GOAL: Everything in the listing below from the line containing "side] = d_ring(side)" through the line containing "record = json.load(file)" should be repeated exactly; leave out every other line.

- - - -

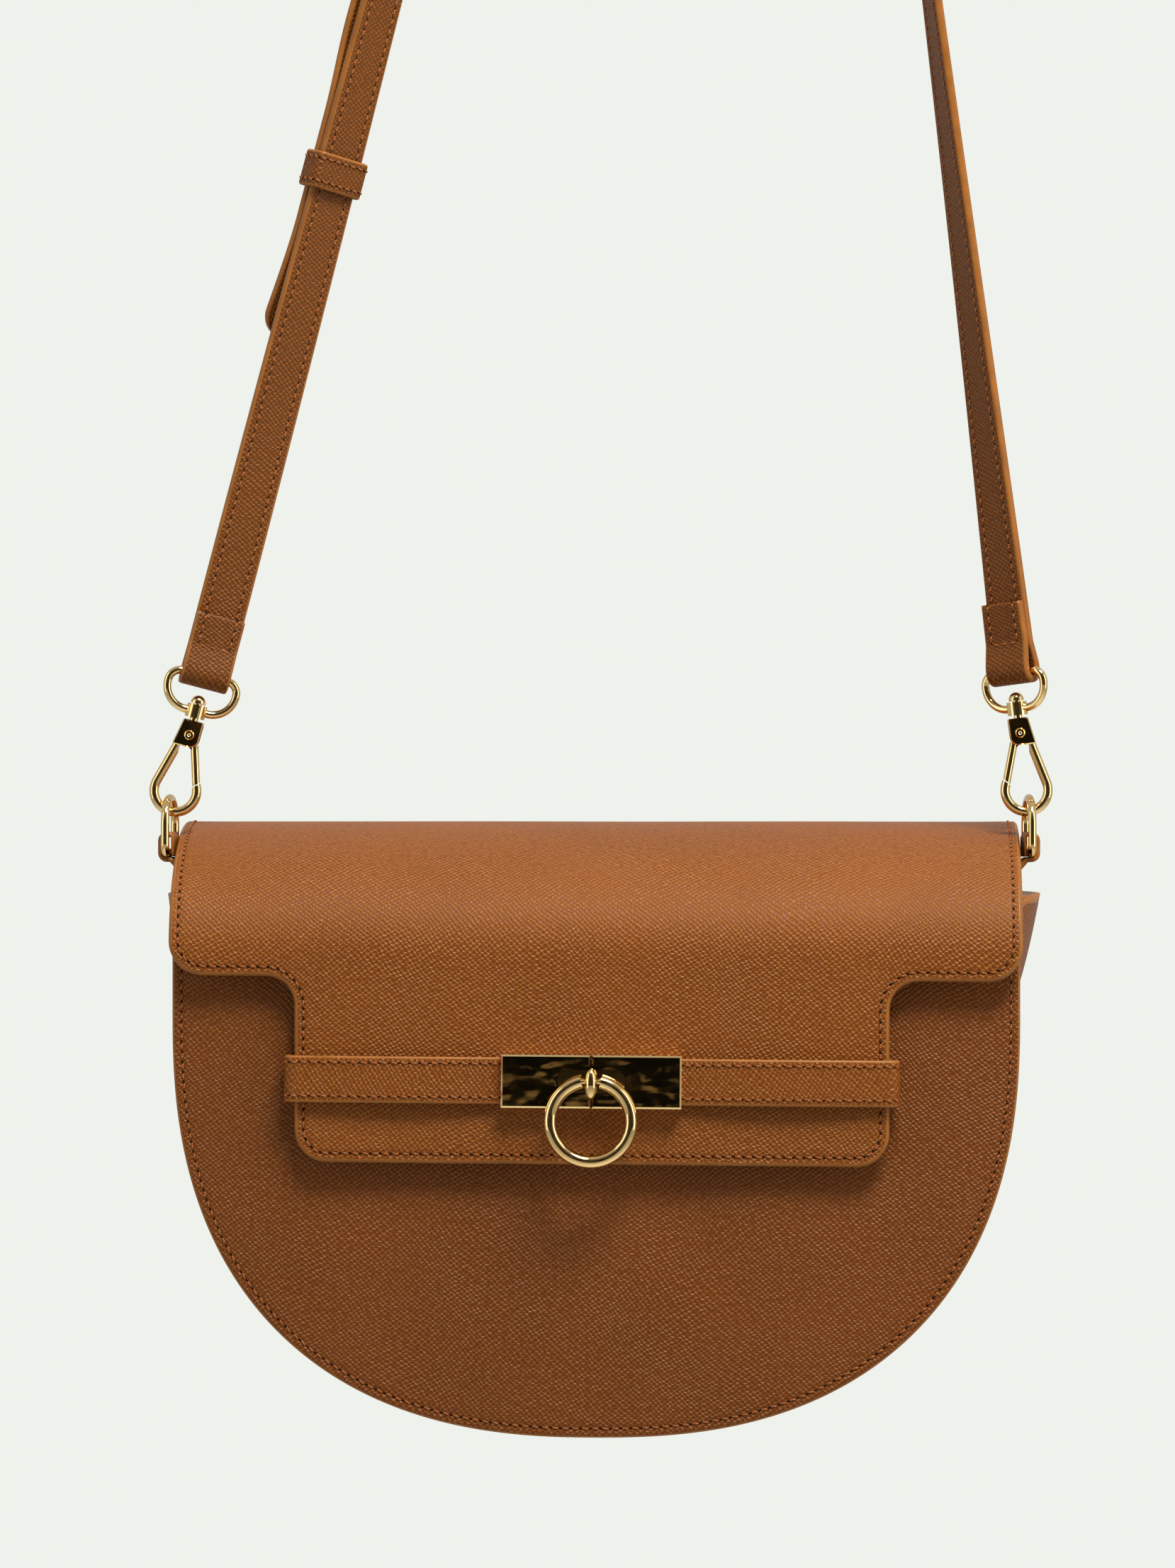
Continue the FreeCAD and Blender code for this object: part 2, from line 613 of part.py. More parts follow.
def arch():
    """Centre of the arch and how far up each strap line the arch starts."""
    left = eye_bar("left")
    right = eye_bar("right")
    u = up_strap("left")
    w = up_strap("right")
    cross = u.x * w.z - u.z * w.x
    gap = right.sub(left)
    run_left = (gap.x * w.z - gap.z * w.x) / cross
    run_right = (gap.x * u.z - gap.z * u.x) / cross
    meet = left.add(u * run_left)
    radius = PEG_R + STRAP_T / 2
    half = math.radians(LEAN["left"] - LEAN["right"]) / 2
    down = (u + w).normalize() * -1
    centre = meet.add(down * (radius / math.sin(half)))
    cut = radius / math.tan(half)
    return centre, {"left": run_left - cut, "right": run_right - cut}


def frame_at(side, up):
    """Point, width direction and inner-face normal of the strap line at a distance up it."""
    run = arch()[1][side]
    part = min(max(up / run, 0.0), 1.0)
    sign = 1 if side == "left" else -1
    low = abs(TWIST_LOW[side])
    twist = math.radians(TWIST_TOP - (TWIST_TOP - low) * (1 - part) ** TWIST_POWER[side]) * sign
    along = up_strap(side)
    normal = V(math.sin(twist), -math.cos(twist), 0)
    normal = normal.sub(along * normal.dot(along)).normalize()
    width = along.cross(normal).normalize()
    return eye_bar(side).add(along * up), width, normal


def section(point, width, normal, off, half_w=STRAP_W / 2, thick=STRAP_T):
    middle = point.add(normal * off)
    a = width * half_w
    b = normal * (thick / 2)
    corners = [middle - a - b, middle + a - b, middle + a + b, middle - a + b]
    return Part.makePolygon(corners + corners[:1])


def ribbon(stations):
    return Part.makeLoft(stations, True, True)


def strap_run(side, up0, up1, off0, off1):
    """Straight run of twisting strap; its offset from the line eases from off0 to off1."""
    count = max(2, int(math.ceil(abs(up1 - up0) / STATION)))
    stations = []
    for i in range(count + 1):
        t = i / count
        off = off0 + (off1 - off0) * (3 * t * t - 2 * t * t * t)
        point, width, normal = frame_at(side, up0 + (up1 - up0) * t)
        stations.append(section(point, width, normal, off))
    return stations


def turn_back(side, up, lap, sign):
    """Sewn end loop round a bar at a height up the line: sign 1 runs up from it, -1 down."""
    inner = EYE_WIRE / 2 + BAR_ROOM
    outer = inner + STRAP_T
    meet = 7.0
    at, width, normal = frame_at(side, up)
    along = up_strap(side) * sign

    def lift(a, b):
        return at.add(normal * a).add(along * b)
    half = STRAP_W / 2
    skin = [(-STRAP_T, lap), (-STRAP_T, meet), (-outer, 1.2), (-outer, -outer), (outer, -outer),
            (outer, 1.2), (STRAP_T, meet), (STRAP_T, lap)]
    radii = [0, 3.0, 3.0, outer - 0.02, outer - 0.02, 3.0, 3.0, 0.4]
    shell = rounded([(a, b, r) for (a, b), r in zip(skin, radii)], lift)
    hole = rounded([(-inner, -inner, inner - 0.01), (inner, -inner, inner - 0.01),
                    (inner, 1.0, 0.6), (0.15, meet - 1.6, 0.1), (-0.15, meet - 1.6, 0.1),
                    (-inner, 1.0, 0.6)], lift)
    solid = prism(shell, width * -half, width * STRAP_W)
    return solid.cut(prism(hole, width * (-half - 1), width * (STRAP_W + 2)))


def strap_short():
    """From the left eye up to the buckle's bar; the tail lies behind it."""
    low = turn_back("left", 0.0, LAP, 1)
    high = turn_back("left", BUCKLE_UP, LAP, -1)
    stations = strap_run("left", LAP - 0.5, BUCKLE_UP - LAP + 0.5, -STRAP_T / 2, -STRAP_T / 2)
    at, width, normal = frame_at("left", BUCKLE_UP)
    along = up_strap("left")
    slit = prism(polygon([(-6, -5.5), (6, -5.5), (6, 5.0), (-6, 5.0)],
                         lambda a, b: at.add(normal * a).add(along * b)),
                 width * -1.3, width * 2.6)
    return low.fuse(ribbon(stations)).fuse(high).cut(slit).removeSplitter()


def tail_offset(up):
    """How far behind the strap line the tail lies: bowed above the keeper, peeling off below it."""
    rest = -(STRAP_T * 1.5 + TAIL_GAP)
    over = KEEPER_UP + KEEPER_TRAVEL + KEEPER_H / 2 + 2
    under = KEEPER_UP - KEEPER_TRAVEL - KEEPER_H / 2 - 1
    if up > over:
        share = (up - over) / (BUCKLE_UP - LAP - 10 - over)
        return rest - TAIL_BOW * math.sin(math.pi * min(share, 1.0)) ** 2
    if up < under:
        return rest - TAIL_PEEL * ((under - up) / (under - TAIL_TIP_UP)) ** 1.6
    return rest


def strap_long():
    """From the right eye over the peg, through the buckle and down behind the short strap."""
    centre, run = arch()
    low = turn_back("right", 0.0, LAP, 1)
    stations = strap_run("right", LAP - 0.5, run["right"], -STRAP_T / 2, 0.0)
    radius = PEG_R + STRAP_T / 2
    turn0 = math.radians(-LEAN["right"])
    turn1 = math.pi - math.radians(LEAN["left"])
    steps = 10
    for i in range(1, steps):
        angle = turn0 + (turn1 - turn0) * i / steps
        spoke = V(math.cos(angle), 0, math.sin(angle))
        stations.append(section(centre.add(spoke * radius), Y_AXIS * -1, spoke * -1, 0.0))
    over = BUCKLE_ROOM + STRAP_T / 2 + 0.35
    under = -(BUCKLE_ROOM + STRAP_T * 1.5 + 0.7)
    rest = -(STRAP_T * 1.5 + TAIL_GAP)
    bar_far = BUCKLE_UP + BUCKLE_LEN
    stations += strap_run("left", run["left"], bar_far + 22, 0.0, 0.0)
    stations += strap_run("left", bar_far + 12, bar_far + 1.5, 0.6, over)
    stations += strap_run("left", bar_far - 2.0, BUCKLE_UP + 2.5, over, under)
    stations += strap_run("left", BUCKLE_UP - 3.0, BUCKLE_UP - LAP - 6, under, rest - 1.2)
    up = BUCKLE_UP - LAP - 14
    while up > TAIL_TIP_UP + 6.5:
        stations.append(section(*frame_at("left", up), tail_offset(up)))
        up -= STATION * 0.8
    for back, half in ((6.5, STRAP_W / 2), (3.4, 5.9), (1.2, 4.2), (0.0, 1.8)):
        up = TAIL_TIP_UP + back
        stations.append(section(*frame_at("left", up), tail_offset(up), half))
    solid = low.fuse(ribbon(stations))
    middle = BUCKLE_UP + BUCKLE_LEN / 2
    for up in (middle - 3 * HOLE_PITCH, middle + HOLE_PITCH, middle + 2 * HOLE_PITCH):
        solid = solid.cut(prong_hole(up, 1.5, 0.0))
    return solid.cut(prong_hole(middle, 1.3, PRONG_SLOT)).removeSplitter()


def prong_hole(up, radius, length):
    """Round hole through the strap, or a slot where the prong passes."""
    at, width, normal = frame_at("left", up)
    along = up_strap("left")
    hole = Part.makeCylinder(radius, 20, at.sub(normal * 10), normal)
    if length:
        low = at.sub(normal * 10).sub(along * (length / 2)).sub(width * radius)
        corners = [low, low + width * (2 * radius), low + width * (2 * radius) + along * length,
                   low + along * length]
        hole = Part.Face(Part.makePolygon(corners + corners[:1])).extrude(normal * 20)
    return hole


def in_buckle(side_up, shape):
    """From the buckle's frame (x width, y = outward, z along) to its place on the strap."""
    at, width, normal = frame_at("left", side_up)
    along = up_strap("left")
    matrix = FreeCAD.Matrix(width.x, -normal.x, along.x, at.x,
                            width.y, -normal.y, along.y, at.y,
                            width.z, -normal.z, along.z, at.z, 0, 0, 0, 1)
    shape.Placement = FreeCAD.Placement(matrix).multiply(shape.Placement)
    return shape


def buckle_frame():
    half = BUCKLE_W / 2 - BUCKLE_ROOM
    corners = [(-half, 0, 2.4), (half, 0, 2.4), (half, BUCKLE_LEN, 2.4), (-half, BUCKLE_LEN, 2.4)]
    loop = closed_pipe(rounded(corners, on_xz), ORIGIN, X_AXIS, EYE_WIRE / 2)
    return in_buckle(BUCKLE_UP, loop)


def buckle_prong():
    """Prong hinged on the lower bar, its tip outside the upper bar."""
    eyelet = rod(V(-1.0, 0, 0), X_AXIS, 2.0, 2.0).cut(rod(V(-2, 0, 0), X_AXIS, 1.13, 4))
    tip = V(0, 2.05, BUCKLE_LEN + 0.6)
    start = V(0, 0.9, 1.55)
    run = tip.sub(start)
    arm = Part.makeCylinder(0.75, run.Length, start, run)
    arm = arm.fuse(Part.makeSphere(0.75, tip))
    return in_buckle(BUCKLE_UP, eyelet.fuse(arm).removeSplitter())


def keeper():
    """Loose leather loop round both layers of the strap."""
    stack = 2 * STRAP_T + TAIL_GAP
    wall = 1.0
    clear = 0.85
    half_w = STRAP_W / 2 + 0.5
    half_t = stack / 2 + clear
    outer = Part.makeBox(2 * (half_w + wall), 2 * (half_t + wall), KEEPER_H,
                         V(-half_w - wall, -half_t - wall, -KEEPER_H / 2))
    inner = Part.makeBox(2 * half_w, 2 * half_t, KEEPER_H + 2, V(-half_w, -half_t, -KEEPER_H / 2 - 1))
    loop = outer.makeFillet(1.4, [e for e in outer.Edges if abs(e.Length - KEEPER_H) < 1e-6])
    loop = loop.cut(inner)
    loop.translate(V(0, STRAP_T + TAIL_GAP / 2, 0))
    return in_buckle(KEEPER_UP, loop)


def write(name, shape):
    centre = arch()[0]
    moved = shape.copy()
    moved.translate(V(-centre.x, 0, -centre.z - PEG_R))
    moved.exportStep("parts/" + name + ".step")


def main():
    os.makedirs("parts", exist_ok=True)
    made = dict(panel_layers())
    made["gusset"] = gusset()
    made["gusset_lining"] = gusset_lining()
    made["flap_root"] = flap_root()
    made["flap"] = flap_layer(0.0, FLAP_SKIN, True)
    made["flap_lining"] = flap_layer(FLAP_SKIN, FLAP_T, True)
    made["flap_top"] = flap_layer(0.0, FLAP_SKIN, False)
    made["flap_top_lining"] = flap_layer(FLAP_SKIN, FLAP_T, False)
    made["lock_base"] = lock_base()
    made["lock_knob"] = tilt_belt(lock_knob())
    made["pull_ring"] = tilt_belt(pull_ring())
    made["lock_rivets"] = lock_rivets()
    made.update(snap_parts())
    for side in ("left", "right"):
        made["belt_" + side] = belt_half(side)
        made["plate_" + side] = plate_half(side)
        made["side_tab_" + side] = side_tab(side)
        made["d_ring_" + side] = d_ring(side)
        made["eye_" + side] = eye(side)
        made["hook_" + side] = hook(side)
        made["gate_" + side] = gate(side)
        made["gate_rivet_" + side] = gate_rivet(side)
        made["gate_spring_" + side] = gate_spring(side)
    made["strap_short"] = strap_short()
    made["strap_long"] = strap_long()
    made["buckle_frame"] = buckle_frame()
    made["buckle_prong"] = buckle_prong()
    made["keeper"] = keeper()
    for name, shape in made.items():
        print(name, "valid" if shape.isValid() else "NOT VALID", len(shape.Solids),
              round(shape.Volume, 1))
        write(name, shape)
    centre, run = arch()
    print("origin in the layout frame", centre.x, centre.z + PEG_R, "runs", run)


main()
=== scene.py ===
"""Looks of the half-moon shoulder bag: leather shells, stitching and finishes round the CAD frame."""
import json
import math
import random

import bmesh
import bpy
import numpy as np
from mathutils import Matrix, Vector
from mathutils.geometry import delaunay_2d_cdt


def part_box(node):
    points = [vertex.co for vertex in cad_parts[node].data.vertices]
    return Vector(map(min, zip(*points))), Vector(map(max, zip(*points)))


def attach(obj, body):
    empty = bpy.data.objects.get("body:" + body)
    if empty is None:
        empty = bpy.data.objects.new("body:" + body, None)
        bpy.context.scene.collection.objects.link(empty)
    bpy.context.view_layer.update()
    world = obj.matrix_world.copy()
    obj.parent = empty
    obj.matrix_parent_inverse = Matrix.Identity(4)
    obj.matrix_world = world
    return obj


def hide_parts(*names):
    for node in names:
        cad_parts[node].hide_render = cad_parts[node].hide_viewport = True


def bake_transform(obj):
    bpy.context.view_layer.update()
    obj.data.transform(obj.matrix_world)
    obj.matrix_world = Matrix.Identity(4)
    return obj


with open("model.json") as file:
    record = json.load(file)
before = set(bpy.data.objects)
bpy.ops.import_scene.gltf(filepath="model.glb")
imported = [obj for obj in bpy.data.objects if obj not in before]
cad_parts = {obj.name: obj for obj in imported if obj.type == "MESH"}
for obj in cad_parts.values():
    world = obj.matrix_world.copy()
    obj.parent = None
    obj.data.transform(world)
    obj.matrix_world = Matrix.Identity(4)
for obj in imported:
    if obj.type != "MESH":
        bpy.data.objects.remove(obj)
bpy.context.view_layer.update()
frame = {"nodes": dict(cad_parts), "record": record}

# ---- sizes in millimetres, in the bag's own layout: x across from the middle, y back, z up from
# ---- the flap's crest; y = 0 is the plane of the strap ----
MM = 0.001
PANEL_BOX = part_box("front_panel")
BACK_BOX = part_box("back_panel")
MIDDLE = (PANEL_BOX[0].x + PANEL_BOX[1].x) / 2
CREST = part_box("flap_top")[1].z
HALF_WIDTH = (PANEL_BOX[1].x - PANEL_BOX[0].x) / 2 / MM
FRONT = PANEL_BOX[0].y / MM
BACK = BACK_BOX[1].y / MM
BAG_LOW = (PANEL_BOX[0].z - CREST) / MM
FRONT_TOP = (PANEL_BOX[1].z - CREST) / MM
BACK_TOP = (BACK_BOX[1].z - CREST) / MM
PANEL = (PANEL_BOX[1].y - PANEL_BOX[0].y) / MM
CURVE_TOP = -50.0
CURVE_POWER = 2.42
SPINE_STEPS = 400
FLANGE = 5.0
GUSSET_TOP_FRONT = -22.0
GUSSET_TOP_BACK = -18.4
MOUTH_STEP = 3.0
FLARE = {"left": 7.0, "right": 9.9}

FLAP_HALF = 110.4
FLAP_T = 2.6
FLAP_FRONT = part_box("flap")[0].y / MM
ARCH_DROP = 34.0
CREASE_OUT = 1.6
CREASE_Z = -4.8
CREST_BACK = 8.0
SHOULDER_Z = -40.4
TONGUE_HALF = 76.9
TONGUE_LOW = -88.4
TONGUE_X = -0.9
SKEW = 0.008
ROOT_LOW = -34.0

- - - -

EXPECTED ANSWER:
        made["d_ring_" + side] = d_ring(side)
        made["eye_" + side] = eye(side)
        made["hook_" + side] = hook(side)
        made["gate_" + side] = gate(side)
        made["gate_rivet_" + side] = gate_rivet(side)
        made["gate_spring_" + side] = gate_spring(side)
    made["strap_short"] = strap_short()
    made["strap_long"] = strap_long()
    made["buckle_frame"] = buckle_frame()
    made["buckle_prong"] = buckle_prong()
    made["keeper"] = keeper()
    for name, shape in made.items():
        print(name, "valid" if shape.isValid() else "NOT VALID", len(shape.Solids),
              round(shape.Volume, 1))
        write(name, shape)
    centre, run = arch()
    print("origin in the layout frame", centre.x, centre.z + PEG_R, "runs", run)


main()
=== scene.py ===
"""Looks of the half-moon shoulder bag: leather shells, stitching and finishes round the CAD frame."""
import json
import math
import random

import bmesh
import bpy
import numpy as np
from mathutils import Matrix, Vector
from mathutils.geometry import delaunay_2d_cdt


def part_box(node):
    points = [vertex.co for vertex in cad_parts[node].data.vertices]
    return Vector(map(min, zip(*points))), Vector(map(max, zip(*points)))


def attach(obj, body):
    empty = bpy.data.objects.get("body:" + body)
    if empty is None:
        empty = bpy.data.objects.new("body:" + body, None)
        bpy.context.scene.collection.objects.link(empty)
    bpy.context.view_layer.update()
    world = obj.matrix_world.copy()
    obj.parent = empty
    obj.matrix_parent_inverse = Matrix.Identity(4)
    obj.matrix_world = world
    return obj


def hide_parts(*names):
    for node in names:
        cad_parts[node].hide_render = cad_parts[node].hide_viewport = True


def bake_transform(obj):
    bpy.context.view_layer.update()
    obj.data.transform(obj.matrix_world)
    obj.matrix_world = Matrix.Identity(4)
    return obj


with open("model.json") as file:
    record = json.load(file)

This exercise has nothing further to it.